(Data block):
++++++

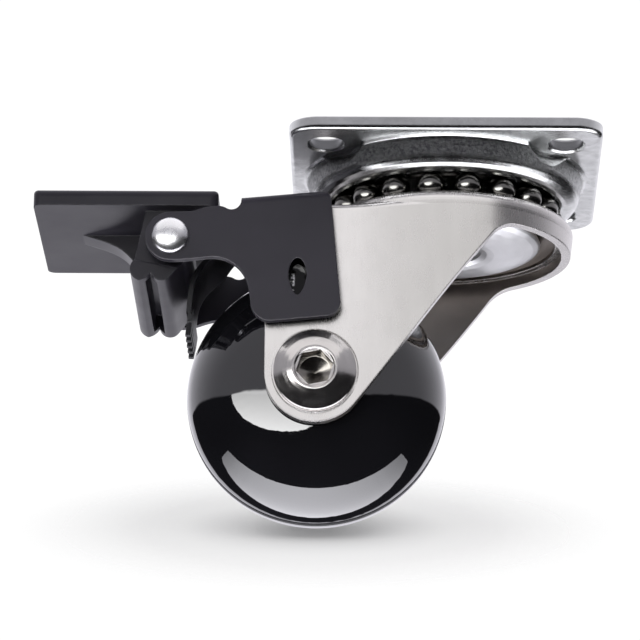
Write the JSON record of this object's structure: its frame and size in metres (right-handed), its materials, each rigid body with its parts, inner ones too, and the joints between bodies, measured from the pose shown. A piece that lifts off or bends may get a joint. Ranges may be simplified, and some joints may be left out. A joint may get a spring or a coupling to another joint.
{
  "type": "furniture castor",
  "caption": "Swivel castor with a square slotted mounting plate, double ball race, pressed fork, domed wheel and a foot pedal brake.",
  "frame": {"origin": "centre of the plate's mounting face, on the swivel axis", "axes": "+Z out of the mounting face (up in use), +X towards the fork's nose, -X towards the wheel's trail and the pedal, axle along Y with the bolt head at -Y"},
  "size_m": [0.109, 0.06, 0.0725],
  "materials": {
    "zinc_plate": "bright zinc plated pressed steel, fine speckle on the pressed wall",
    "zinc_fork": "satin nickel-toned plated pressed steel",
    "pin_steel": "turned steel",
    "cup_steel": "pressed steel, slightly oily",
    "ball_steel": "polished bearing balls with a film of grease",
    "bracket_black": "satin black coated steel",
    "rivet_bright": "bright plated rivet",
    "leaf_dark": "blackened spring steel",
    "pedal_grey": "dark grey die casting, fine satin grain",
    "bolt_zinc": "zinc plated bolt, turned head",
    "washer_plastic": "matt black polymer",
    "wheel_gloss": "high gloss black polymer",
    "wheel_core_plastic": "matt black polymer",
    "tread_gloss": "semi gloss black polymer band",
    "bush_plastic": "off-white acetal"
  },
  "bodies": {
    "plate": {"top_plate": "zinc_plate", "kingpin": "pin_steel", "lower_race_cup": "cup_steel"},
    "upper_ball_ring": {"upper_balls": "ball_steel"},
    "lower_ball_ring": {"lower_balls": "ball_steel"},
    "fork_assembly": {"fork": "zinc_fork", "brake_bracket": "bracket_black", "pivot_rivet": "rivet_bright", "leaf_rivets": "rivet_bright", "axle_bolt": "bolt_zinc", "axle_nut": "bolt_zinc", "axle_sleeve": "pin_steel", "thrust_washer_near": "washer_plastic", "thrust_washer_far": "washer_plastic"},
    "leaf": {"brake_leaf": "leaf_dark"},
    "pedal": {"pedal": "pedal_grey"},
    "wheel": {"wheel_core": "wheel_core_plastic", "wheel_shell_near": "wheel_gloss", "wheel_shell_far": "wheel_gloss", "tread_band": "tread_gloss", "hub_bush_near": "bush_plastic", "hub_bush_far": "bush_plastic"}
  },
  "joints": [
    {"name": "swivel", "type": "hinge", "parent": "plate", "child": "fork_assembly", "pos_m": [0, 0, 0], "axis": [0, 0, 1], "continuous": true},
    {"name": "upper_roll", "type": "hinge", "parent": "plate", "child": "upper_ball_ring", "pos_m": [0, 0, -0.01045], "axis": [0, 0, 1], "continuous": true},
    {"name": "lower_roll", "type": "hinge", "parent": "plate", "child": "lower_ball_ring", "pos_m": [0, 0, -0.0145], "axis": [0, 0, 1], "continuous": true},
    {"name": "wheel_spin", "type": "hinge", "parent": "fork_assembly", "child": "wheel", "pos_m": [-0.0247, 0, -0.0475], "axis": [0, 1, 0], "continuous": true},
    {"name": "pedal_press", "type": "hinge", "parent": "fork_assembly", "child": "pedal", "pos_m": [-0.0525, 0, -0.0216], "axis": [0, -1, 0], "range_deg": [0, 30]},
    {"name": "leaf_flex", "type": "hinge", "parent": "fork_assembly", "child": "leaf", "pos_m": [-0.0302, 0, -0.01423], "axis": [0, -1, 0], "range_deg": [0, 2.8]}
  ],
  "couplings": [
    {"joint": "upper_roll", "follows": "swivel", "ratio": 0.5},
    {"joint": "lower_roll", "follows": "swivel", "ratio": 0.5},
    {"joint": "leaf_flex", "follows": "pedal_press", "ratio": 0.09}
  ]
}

++++++

(Requirement): Extract the listing in its entirety, matching it exactly.

(Result of the exercise):
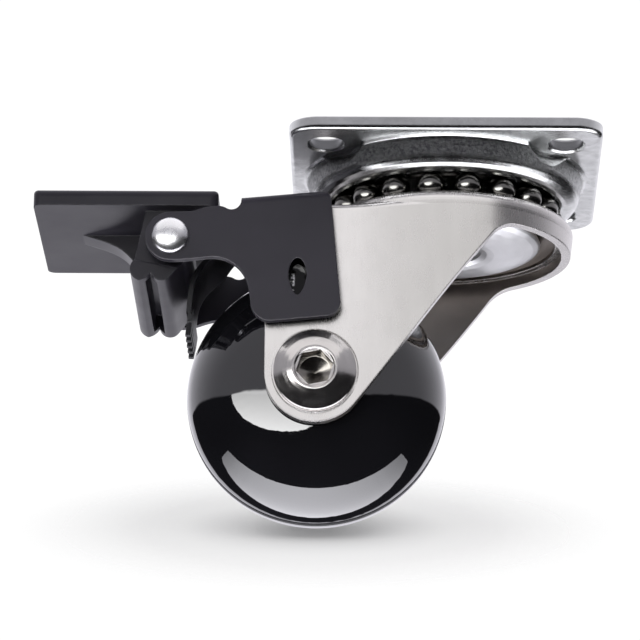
Write the JSON record of this object's structure: its frame and size in metres (right-handed), its materials, each rigid body with its parts, inner ones too, and the joints between bodies, measured from the pose shown. A piece that lifts off or bends may get a joint. Ranges may be simplified, and some joints may be left out. A joint may get a spring or a coupling to another joint.
{
  "type": "furniture castor",
  "caption": "Swivel castor with a square slotted mounting plate, double ball race, pressed fork, domed wheel and a foot pedal brake.",
  "frame": {"origin": "centre of the plate's mounting face, on the swivel axis", "axes": "+Z out of the mounting face (up in use), +X towards the fork's nose, -X towards the wheel's trail and the pedal, axle along Y with the bolt head at -Y"},
  "size_m": [0.109, 0.06, 0.0725],
  "materials": {
    "zinc_plate": "bright zinc plated pressed steel, fine speckle on the pressed wall",
    "zinc_fork": "satin nickel-toned plated pressed steel",
    "pin_steel": "turned steel",
    "cup_steel": "pressed steel, slightly oily",
    "ball_steel": "polished bearing balls with a film of grease",
    "bracket_black": "satin black coated steel",
    "rivet_bright": "bright plated rivet",
    "leaf_dark": "blackened spring steel",
    "pedal_grey": "dark grey die casting, fine satin grain",
    "bolt_zinc": "zinc plated bolt, turned head",
    "washer_plastic": "matt black polymer",
    "wheel_gloss": "high gloss black polymer",
    "wheel_core_plastic": "matt black polymer",
    "tread_gloss": "semi gloss black polymer band",
    "bush_plastic": "off-white acetal"
  },
  "bodies": {
    "plate": {"top_plate": "zinc_plate", "kingpin": "pin_steel", "lower_race_cup": "cup_steel"},
    "upper_ball_ring": {"upper_balls": "ball_steel"},
    "lower_ball_ring": {"lower_balls": "ball_steel"},
    "fork_assembly": {"fork": "zinc_fork", "brake_bracket": "bracket_black", "pivot_rivet": "rivet_bright", "leaf_rivets": "rivet_bright", "axle_bolt": "bolt_zinc", "axle_nut": "bolt_zinc", "axle_sleeve": "pin_steel", "thrust_washer_near": "washer_plastic", "thrust_washer_far": "washer_plastic"},
    "leaf": {"brake_leaf": "leaf_dark"},
    "pedal": {"pedal": "pedal_grey"},
    "wheel": {"wheel_core": "wheel_core_plastic", "wheel_shell_near": "wheel_gloss", "wheel_shell_far": "wheel_gloss", "tread_band": "tread_gloss", "hub_bush_near": "bush_plastic", "hub_bush_far": "bush_plastic"}
  },
  "joints": [
    {"name": "swivel", "type": "hinge", "parent": "plate", "child": "fork_assembly", "pos_m": [0, 0, 0], "axis": [0, 0, 1], "continuous": true},
    {"name": "upper_roll", "type": "hinge", "parent": "plate", "child": "upper_ball_ring", "pos_m": [0, 0, -0.01045], "axis": [0, 0, 1], "continuous": true},
    {"name": "lower_roll", "type": "hinge", "parent": "plate", "child": "lower_ball_ring", "pos_m": [0, 0, -0.0145], "axis": [0, 0, 1], "continuous": true},
    {"name": "wheel_spin", "type": "hinge", "parent": "fork_assembly", "child": "wheel", "pos_m": [-0.0247, 0, -0.0475], "axis": [0, 1, 0], "continuous": true},
    {"name": "pedal_press", "type": "hinge", "parent": "fork_assembly", "child": "pedal", "pos_m": [-0.0525, 0, -0.0216], "axis": [0, -1, 0], "range_deg": [0, 30]},
    {"name": "leaf_flex", "type": "hinge", "parent": "fork_assembly", "child": "leaf", "pos_m": [-0.0302, 0, -0.01423], "axis": [0, -1, 0], "range_deg": [0, 2.8]}
  ],
  "couplings": [
    {"joint": "upper_roll", "follows": "swivel", "ratio": 0.5},
    {"joint": "lower_roll", "follows": "swivel", "ratio": 0.5},
    {"joint": "leaf_flex", "follows": "pedal_press", "ratio": 0.09}
  ]
}